Following its discovery on July 1, the interstellar object known as 3I/ATLAS has a number of characteristics that are not yet fully understood. And in view of this, Avi Loeb, a professor at Harvard University, has no hesitation in suggesting an extraterrestrial origin.

https://www.notebookcheck.net/This-Harvard-physicist-believes-that-the-object-crossing-our-solar-system-is-an-alien-probe.1068403.0.html


bananensaft

i think there isnt a single interstellar object that wasnt suspected to be an alien-something at some point

The Werewolf

"It's never aliens, until it's proven to be." Matt from PBS Space Time.
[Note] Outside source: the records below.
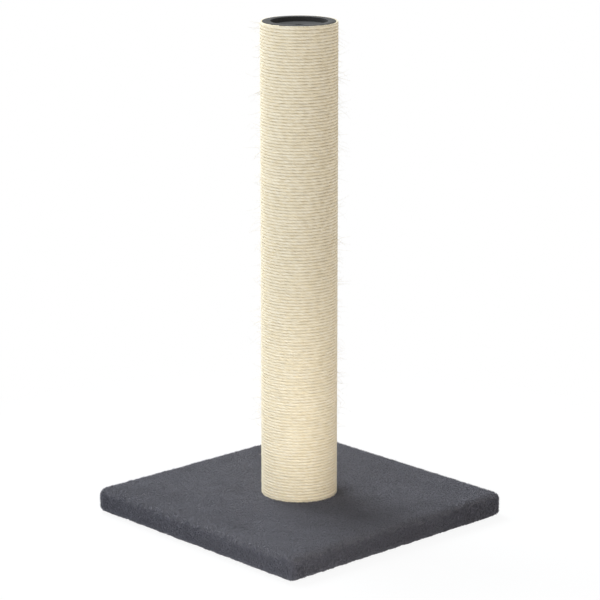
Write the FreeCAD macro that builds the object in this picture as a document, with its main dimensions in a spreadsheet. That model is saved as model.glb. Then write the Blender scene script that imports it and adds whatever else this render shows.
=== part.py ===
import FreeCAD, Part
import math
import os
import Sketcher
from FreeCAD import Placement, Rotation, Vector

# A cat scratching post: a cardboard tube wound with sisal rope, closed at both ends by one plastic
# moulding, bolted from below onto a chipboard base that is wrapped in short plush.
# Origin: on the floor under the middle of the post. +Z is up, and the base's sides lie along X and Y.

# Driving sizes in millimetres. Counts have no unit, and angles are in degrees.
driving_sizes = {
    "base_side": 300,  # over the plush, both ways
    "board_thickness": 18,
    "board_corner_radius": 4,
    "plush_thickness": 3.5,  # backing and pile
    "plush_edge_radius": 7.5,
    "pressed_plush": 1,  # what the post leaves of the plush under it
    "pile_clearance": 0.3,  # from the rope to the pile around the foot
    "hem_width": 38,
    "mitre_gap": 0.8,  # between two hems at a corner
    "staples_per_side": 4,
    "staple_spacing": 64,
    "staple_crown": 12,
    "staple_leg": 11,
    "staple_wire_width": 1.2,
    "staple_wire_thickness": 0.7,
    "staple_sink": 0.8,  # from the hem's underside to the crown
    "tube_length": 496,
    "tube_diameter": 72,
    "tube_wall": 4,
    "cap_flange_overhang": 1.3,  # past the tube, over part of the rope's end
    "cap_flange_thickness": 0.75,
    "cap_spigot_length": 24,
    "cap_spigot_clearance": 0.25,
    "cap_wall": 2.75,
    "cap_recess_depth": 4.4,
    "cap_floor_thickness": 2.6,
    "cap_edge_chamfer": 0.3,
    "cap_boss_diameter": 22,
    "cap_boss_height": 8,
    "cap_webs": 6,
    "cap_web_thickness": 1.8,
    "cap_web_height": 6,
    "cap_crush_ribs": 8,
    "cap_crush_rib_width": 1.2,
    "cap_crush_rib_gap": 0.05,  # from a crush rib to the tube's bore
    "bolt_hole": 10,  # in the plush and in the caps
    "thread_diameter": 8,
    "thread_clearance": 0.05,  # on the radius, in the nuts
    "nut_across_flats": 13,
    "nut_height": 6.5,
    "nut_pocket_clearance": 0.1,
    "board_hole": 9,
    "counterbore_diameter": 26,
    "counterbore_depth": 5,
    "washer_diameter": 24,
    "washer_bore": 8.4,
    "washer_thickness": 1.5,
    "bolt_head_diameter": 17,
    "bolt_head_height": 2.5,
    "bolt_length": 35,
    "hex_key": 5,
    "hex_socket_depth": 1.6,
    "rope_diameter": 3.2,  # what one turn takes along the post
    "rope_thickness": 3.3,  # what it adds to the tube's radius
    "rope_crest": 1.2,  # width of a turn's outermost flat
    "rope_glue": 0.1,  # from the tube to the rope
    "rope_end_clearance": 0.1,  # from the cap's flange to the rope
    "turn_gap": 0.45,
    "modelled_turns": 6,  # at each end of the post, one by one
    "rope_end_angle": 150,  # where the rope starts and ends, about the post
    "rope_staple_crown": 8,
    "rope_staple_leg": 6,
}

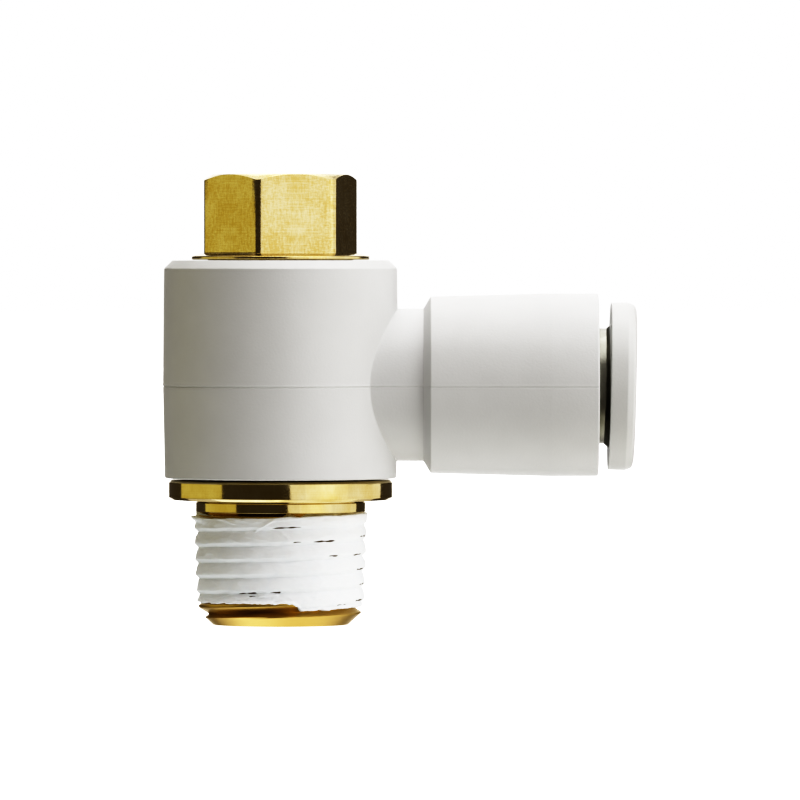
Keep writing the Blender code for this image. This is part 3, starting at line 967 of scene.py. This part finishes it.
def packing_mesh():
    low = PACKING_LOW + 0.1
    wall = PACKING_BORE - 0.05
    corners = [
        (3.25, low + 1.4),
        (GRIP_RADIUS, low + 0.75),
        (GRIP_RADIUS, low + 0.15),
        (3.25, low),
        (3.55, low + 0.7),
        (3.85, low),
        (wall, low + 0.15),
        (wall, low + 1.4),
    ]
    return turned_mesh("packing", ring_of(corners, 0.08), even(144))


def retainer_mesh():
    wall = PACKING_BORE - 0.05
    low, high = CARTRIDGE_LOW - 0.45, CARTRIDGE_LOW - 0.05
    corners = [(3.50, low), (wall, low), (wall, high), (3.55, high)]
    return turned_mesh("retainer", ring_of(corners, 0.05), even(144))


def grab_ring_mesh():
    corners = [
        (GRIP_RADIUS, 13.42),
        (GRIP_RADIUS, 13.56),
        (3.50, 14.03, 0.1),
        (4.10, 14.03, 0.03),
        (4.10, 13.88, 0.03),
        (3.52, 13.88, 0.1),
    ]
    mesh = turned_mesh("grab_ring", ring_of(corners, 0.015), even(160))
    for k in range(4):
        mesh = boolean(mesh, box_mesh("gap", (6.9, 0.5, 2.0), (0, 0, 13.7), k * TURN / 8))
    return mesh


def collet_mesh():
    corners = [
        (3.02, 14.08),
        (4.08, 14.08),
        (4.08, 15.00),
        (3.90, 16.35),
        (3.50, 16.35),
        (3.50, 15.20),
        (3.02, 14.70),
    ]
    mesh = turned_mesh("collet", ring_of(corners, 0.06), even(160))
    for k in range(4):
        mesh = boolean(mesh, box_mesh("slot", (9.0, 0.4, 2.4), (0, 0, 14.4), (k + 0.5) * TURN / 8))
    return mesh


def guide_mesh():
    corners = [
        (4.22, CARTRIDGE_LOW + 0.05),
        (CARTRIDGE_BORE - 0.05, CARTRIDGE_LOW + 0.05),
        (CARTRIDGE_BORE - 0.05, SOCKET_HIGH - 0.2, 0.1),
        (3.62, SOCKET_HIGH - 0.2, 0.08),
        (BUTTON_SHANK + 0.12, SOCKET_HIGH - 0.35),
        (BUTTON_SHANK + 0.12, 17.80),
        (3.92, 17.80),
        (3.92, 17.40),
        (4.22, 15.00, 0.3),
    ]
    return turned_mesh("guide", ring_of(corners, 0.03), even(144))


def button_mesh():
    """The button sits a little askew, within its play in the guide ring."""
    corners = [
        (TUBE_BORE, 15.93),
        (BUTTON_SHANK, 16.25),
        (BUTTON_SHANK, 17.40),
        (BUTTON_BARB, 17.48, 0.04),
        (BUTTON_BARB, 17.68, 0.03),
        (BUTTON_SHANK, 17.68),
        (BUTTON_SHANK, BUTTON_BACK - 0.25, 0.08),
        (BUTTON_SHANK + 0.3, BUTTON_BACK + 0.05, 0.08),
        (4.35, BUTTON_BACK + 0.01, 0.1),
        (BUTTON_RADIUS - 0.02, BUTTON_BACK, 0.09),
        (BUTTON_RADIUS, BUTTON_FACE - 0.5, 0.3),
        (BUTTON_RADIUS - 0.16, BUTTON_FACE - 0.10, 0.25),
        (BUTTON_RADIUS - 0.50, BUTTON_FACE, 0.3),
        (3.60, BUTTON_FACE, 0.12),
        (TUBE_BORE, BUTTON_FACE - 0.5, 0.15),
    ]
    mesh = turned_mesh("button", ring_of(corners, 0.05, 6), even(192))
    back = Matrix.Translation((0, 0, -BUTTON_BACK * MM))
    there = Matrix.Translation((BUTTON_DROP * MM, 0, BUTTON_BACK * MM))
    mesh.transform(there @ Matrix.Rotation(BUTTON_TILT, 4, "Y") @ back)
    return mesh


# ---------------------------------------------------------------- stage


def towards(azimuth, elevation, distance):
    """A place this far from the valve's middle. Azimuth is from the front towards +X, in degrees."""
    a, e = math.radians(azimuth), math.radians(elevation)
    away = Vector((math.sin(a) * math.cos(e), -math.cos(a) * math.cos(e), math.sin(e)))
    return MIDDLE + away * distance


def aim(thing, place, target):
    thing.location = place
    thing.rotation_euler = (Vector(target) - Vector(place)).to_track_quat("-Z", "Y").to_euler()


def softbox(name, azimuth, elevation, half_width, half_height, radiance, colour, distance=1.2):
    """Rectangular softbox, given by the angles it takes up as seen from the valve and by its radiance.

    Angles are in degrees, and the distance is in metres.
    """
    data = bpy.data.lights.new(name, "AREA")
    data.shape = "RECTANGLE"
    data.size = 2 * distance * math.tan(math.radians(half_width))
    data.size_y = 2 * distance * math.tan(math.radians(half_height))
    data.energy = radiance * math.pi * data.size * data.size_y
    data.color = colour
    lamp = bpy.data.objects.new(name, data)
    bpy.context.scene.collection.objects.link(lamp)
    aim(lamp, towards(azimuth, elevation, distance), MIDDLE)
    lamp.visible_camera = False
    return lamp


def floor():
    """Plain pale floor that runs into the white surroundings. The table lights shine up through it."""
    shape = bmesh.new()
    bmesh.ops.create_grid(shape, x_segments=8, y_segments=8, size=3.0)
    mesh = bpy.data.meshes.new("floor")
    shape.to_mesh(mesh)
    shape.free()
    made = Material("pale_floor", Roughness=0.9, Specular_IOR_Level=0.1, Emission_Strength=0.93)
    made.shader.inputs["Emission Color"].default_value = (1, 1, 1, 1)
    grain = made.noise(made.place(), 30, 2.0)
    colour = made.colours(grain, (0.3, (0.88, 0.88, 0.88)), (0.7, (0.90, 0.90, 0.90)))
    mesh.materials.append(made.set(Base_Color=colour))
    thing = new_object("floor", mesh)
    thing.location.z = -0.02 * MM
    thing.visible_diffuse = False
    thing.visible_glossy = False
    thing.visible_shadow = False


def surroundings():
    """White to the camera, and a dim room to everything that is lit by it or reflects it."""
    world = bpy.data.worlds.new("studio")
    bpy.context.scene.world = world
    world.use_nodes = True
    tree = world.node_tree
    tree.nodes.clear()
    path = tree.nodes.new("ShaderNodeLightPath")
    room = tree.nodes.new("ShaderNodeBackground")
    room.inputs["Color"].default_value = (1.0, 0.90, 0.80, 1)
    room.inputs["Strength"].default_value = 0.10
    white = tree.nodes.new("ShaderNodeBackground")
    white.inputs["Strength"].default_value = 1.0
    mix = tree.nodes.new("ShaderNodeMixShader")
    out = tree.nodes.new("ShaderNodeOutputWorld")
    white.inputs["Color"].default_value = (1, 1, 1, 1)
    tree.links.new(path.outputs["Is Camera Ray"], mix.inputs[0])
    tree.links.new(room.outputs[0], mix.inputs[1])
    tree.links.new(white.outputs[0], mix.inputs[2])
    tree.links.new(mix.outputs[0], out.inputs[0])


def lights():
    """The key light from the right, fills, and lights below the floor for what a white table throws up."""
    warm = (1.0, 0.93, 0.40)
    white = (1.0, 1.0, 1.0)
    for half_width, radiance in ((8, 0.40), (13, 0.27), (18, 0.20), (24, 0.18)):
        softbox(f"key_middle_{half_width}", 50, 6, half_width, 45, radiance, white)
    softbox("key_wide", 68, 6, 58, 45, 0.90, white)
    softbox("fill_left", -92.5, 2, 30.5, 10, 0.54, warm)
    softbox("top_right", 60, 80, 28, 28, 1.99, white)
    softbox("top_left", -100, 54, 20, 28, 0.46, white)
    softbox("top_back", 180, 60, 25, 20, 1.10, white)
    softbox("table_right", 80, -68, 34, 26, 0.53, (1.0, 0.97, 0.80))
    softbox("table_back", 180, -64, 55, 25, 0.57, white)
    softbox("table_left", -86, -68, 24, 22, 0.38, white)
    softbox("table_near_port", -60, -60, 26, 18, 0.68, (0.86, 0.94, 1.0), distance=0.036)
    softbox("rim", 180, 10, 14, 40, 1.14, white)
    back = softbox("back_fill", 180, 10, 50, 35, 0.40, white)
    back.visible_glossy = False


def contrast(strength):
    """Contrast of a product photograph: an S-shaped curve on the picture's encoded values."""
    settings = scene.view_settings
    settings.view_transform = "Standard"
    settings.use_curve_mapping = True
    curve = settings.curve_mapping.curves[3]
    gamma = 2.2
    for k in range(1, 20):
        tone = k / 20
        bent = tone - strength * math.sin(TURN * tone) / TURN
        curve.points.new(tone**gamma, bent**gamma)
    settings.curve_mapping.update()


def camera():
    data = bpy.data.cameras.new("camera")
    distance, height, width_in_view = 525, 8.3, 46.5
    data.sensor_width = 36
    data.lens = data.sensor_width * distance / width_in_view
    data.clip_start = 0.01
    data.clip_end = 50
    thing = bpy.data.objects.new("camera", data)
    bpy.context.scene.collection.objects.link(thing)
    target = Vector((6.94, 0, 13.04)) * MM
    aim(thing, target + Vector((0, -distance, height)) * MM, target)
    bpy.context.scene.camera = thing


# ---------------------------------------------------------------- assembly


def build():
    turned_brass = brass_finish("turned_brass", 0.09, 0.0006, 0.0004, 0.08, THREAD_TOP)
    milled_brass = brass_finish("milled_brass", 0.17, 0.0010, 0.0040, 0.30)
    body_plastic = plastic_finish("body_plastic", (0.66, 0.66, 0.653), 0.42)
    button_plastic = plastic_finish("button_plastic", (0.65, 0.65, 0.635), 0.38, BUTTON_SHADE_BAND)
    acetal = plastic_finish("acetal", (0.74, 0.72, 0.66), 0.4)
    rubber = rubber_finish()
    steel = steel_finish()
    lower = LOWER_GROOVE + GROOVE_LENGTH / 2
    upper = UPPER_GROOVE + GROOVE_LENGTH / 2

    piece("threaded_stud", stud_mesh(), turned_brass)
    piece("thread_sealant", sealant_mesh(), sealant_finish(), sharp=80, weighted=False)
    piece("head_bush", head_mesh(), milled_brass)
    piece("seat_ring", seat_mesh(), turned_brass)
    piece("check_lip_seal", lip_seal_mesh(), rubber)
    piece("lower_o_ring", o_ring_mesh(O_RING_RADIUS, O_RING_CORD, lower), rubber)
    piece("upper_o_ring", o_ring_mesh(O_RING_RADIUS, O_RING_CORD, upper), rubber)
    piece("metering_needle", needle_mesh(), turned_brass)
    piece("needle_o_ring", o_ring_mesh(1.82, 0.33, 15.7), rubber)

    piece("swivel_body", body_mesh(), body_plastic)
    piece("tube_packing", packing_mesh(), rubber, on_branch=True)
    piece("seal_retainer", retainer_mesh(), acetal, on_branch=True)
    piece("grab_ring", grab_ring_mesh(), steel, on_branch=True)
    piece("collet", collet_mesh(), acetal, on_branch=True)
    piece("guide_ring", guide_mesh(), steel, on_branch=True)
    piece("release_button", button_mesh(), button_plastic, on_branch=True)


def corners(box):
    return [list(corner) for corner in box]


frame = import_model()
cad_box = corners(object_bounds())
MIDDLE = sum((Vector(corner) for corner in cad_box), Vector()) / 2

scene = bpy.context.scene
build()
floor()
surroundings()
lights()
contrast(0.7)
camera()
The universe is littered with rocks and debris and 20Km isn't even the biggest rock in either our Kuiper Belt or the Asteroid Belt. The fact that this one rock is going "the wrong way" as evidence of anything suggests someone has a weak grasp of orbital dynamics and statistics.
The planets and most of the rocks in the solar system go the same direction because they all formed from the same gas cloud which obviously had to be spinning in just one direction... but once it coalesced into planets, moons and rocks, collisions and interactions with gravity from other bigger rocks, planets and moons means from time to time, some of those rocks will get turned around, or even just get flung out of the solar system entirely.
And if one of those rocks just happens to enter another planetary system, it's direction of motion will have NO relationship to that system's preferred rotation. In fact, even comets in OUR system, when tend to come in from Oort Cloud, don't always follow the preferred spin direction.
Sometimes a rock is just a rock.

Observing

Theoretical Physics < Experimental Physics

The first is Clever and often incorrect.  The second is Wisdom and quite a bit more rational.